Les objets volants existent bien dans
nos cieux, les immenses affiches publicitaires pour des cosmétiques ou autres
sont les principales images de l’urbanité contemporaine. Ce qui frappe chez
Arunanondchai, c’est sa proposition de témoignage d’un nouveau réel, d’un monde
où se croise l’orfèvrerie numérique et les croyances passées : «Je vis à New York depuis quelques années, et je me sens
entouré par l’idée que nous sommes dans une ère post-humaine. On fonctionne
comme des réseaux, plein de gens rêvent de devenir des machines. Quelle est la
spiritualité des téléphones portables, des iPads, des objets technologiques qui
peuplent notre quotidien ? C’est aussi ce genre de questions que je me pose.»
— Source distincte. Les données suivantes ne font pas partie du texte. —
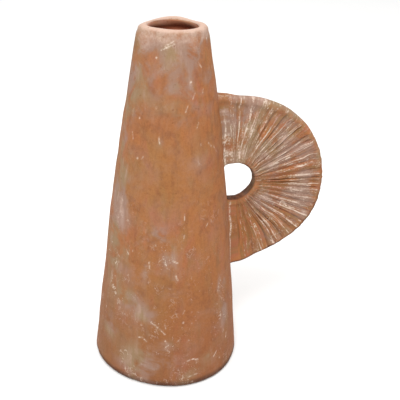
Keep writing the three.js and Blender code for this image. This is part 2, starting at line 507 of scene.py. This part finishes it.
def disc_outline(angle):
    """Distance of the disc's outer edge: a hand-cut circle, fuller at its lower right, which runs out along
    the wall at both ends."""
    degrees = np.degrees(angle)
    fuller = 0.7 + 4.3 * bump(degrees, -28, 26) + 0.9 * bump(degrees, -62, 14)
    flatter = -0.9 * smoothstep(65, 84, degrees)
    flare = 8.0 * smoothstep(88, 108, degrees) + 8.0 * smoothstep(-66, -88, degrees)
    return DISC_RADIUS + fuller + flatter + flare + outline_waves(angle, 0)


def hole_outline(angle):
    """Distance of the finger hole's edge: a little larger towards its top, and tighter at its lower right."""
    degrees = np.degrees(angle)
    larger = 2.0 * np.cos(angle - math.radians(75)) - 1.5 * bump(degrees, -40, 30)
    return HOLE_RADIUS + larger + 0.5 * outline_waves(angle + 1.0, 0)


Pleats = namedtuple("Pleats", "edges crests heights wash")


def pleats(seed, spacing, bold=()):
    """Folds pressed into one face, from the bottom round to the top: the angles between them, where each has
    its crest, how high it is and how much whitewash it holds. The spacing, in degrees, widens at both ends,
    and a fold near a bold ridge ends just past it, so that its crest falls about there."""
    rng = np.random.default_rng(seed)
    edges = [LOWER_END + 1.5]
    while edges[-1] < UPPER_END - 4:
        here = edges[-1]
        wider = 1 + 0.5 * smoothstep(45, 85, here) + 0.2 * smoothstep(-50, -80, here)
        step = spacing * wider * rng.uniform(0.55, 1.45)
        ahead = [r for r in bold if here + 0.5 * step < r + 0.25 * step < here + 1.6 * step]
        edges.append(ahead[0] + 0.25 * step if ahead else here + step)
    count = len(edges) - 1
    crests = rng.uniform(0.35, 0.8, count)
    heights = rng.uniform(0.4, 1.2, count)
    wash = rng.uniform(0.0, 1.0, count)
    return Pleats(np.radians(edges), crests, heights, wash)


def folded(pleat, angle):
    """How far up the nearest crest each place is, from 0 in a furrow to 1, and which fold it is in."""
    fold = np.clip(np.searchsorted(pleat.edges, angle) - 1, 0, len(pleat.crests) - 1)
    across = np.clip((angle - pleat.edges[fold]) / (pleat.edges[fold + 1] - pleat.edges[fold]), 0, 1)
    crest = pleat.crests[fold]
    return np.minimum(across / crest, (1 - across) / (1 - crest)), fold


drift_waves = wavy_field(seed=34, count=12, size=math.radians(0.9), most_turns=5, shortest=50, longest=160)
vigour_waves = wavy_field(seed=35, count=24, size=0.4, most_turns=40, shortest=18, longest=60)
RIDGE_SPACING = 5.3          # degrees
RIDGE_DEPTH = 3.0
RIDGE_LEVEL = 0.55           # height of a fold that is level with the plain web
WRINKLE_SPACING = 1.9        # degrees between the finer wrinkles over the ridges
WRINKLE_SHARE = 0.3          # of the ridges' depth
SCALLOP = 0.6                # how far the ridges push the disc's outline in and out
TURN_RADIUS = 60.0           # distance from the finger hole at which the looks' turn is a true length

# One face of the disc: its side, -1 in front and 1 behind, its folds, and how far round, in radians, each
# random pattern is shifted so that the two faces differ
Face = namedtuple("Face", "side ridges wrinkles fold_shift plate_shift grain_shift")
FRONT = Face(-1, pleats(41, RIDGE_SPACING, BOLD_RIDGES), pleats(43, WRINKLE_SPACING), 0.0, 0.0, 0.0)
BACK = Face(1, pleats(42, RIDGE_SPACING), pleats(44, WRINKLE_SPACING), 2.0, 3.0, 4.0)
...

Cet animisme numérique, servi par la
perfection surplombante des images tournées par drone, vient se frotter à
d’autres types d’images : vidéos personnelles, où la grand-mère de l’artiste
est malade dans un lit d’hôpital, captations de performances agitées à New York
ou Paris, scènes du cinéma d’Apichatpong Weerasethakul, évocation du climat
politique actuel thaïlandais, de la disparition progressive de la démocratie.
Excluant et happant
Voit-il une hiérarchie entre ces images
nobles, impures, banales, cinématographiques ou publicitaires ? «Je ne sais pas vraiment si elles se valent. Mais en tout cas,
elles ont toutes un rôle.» Julien Fronsacq : «Avec toutes ces références au simulacre, et ce foisonnement
étourdissant, il y a chez Korakrit la tentative de redonner du réel dans
l’art.» Geste virtuose, excluant et happant, «Painting With
History…» nous donne à voir un univers hyperréaliste et fascinant, dont on
oublierait presque, pendant un instant, qu’il s’agit du monde où nous vivons.
Korakrit Arunanondchai Painting With History
in a Room Filled With People With Funny Names 3 Palais de Tokyo, 13,
av. du Président-Wilson, 75016. Jusqu’au 13 septembre 2015.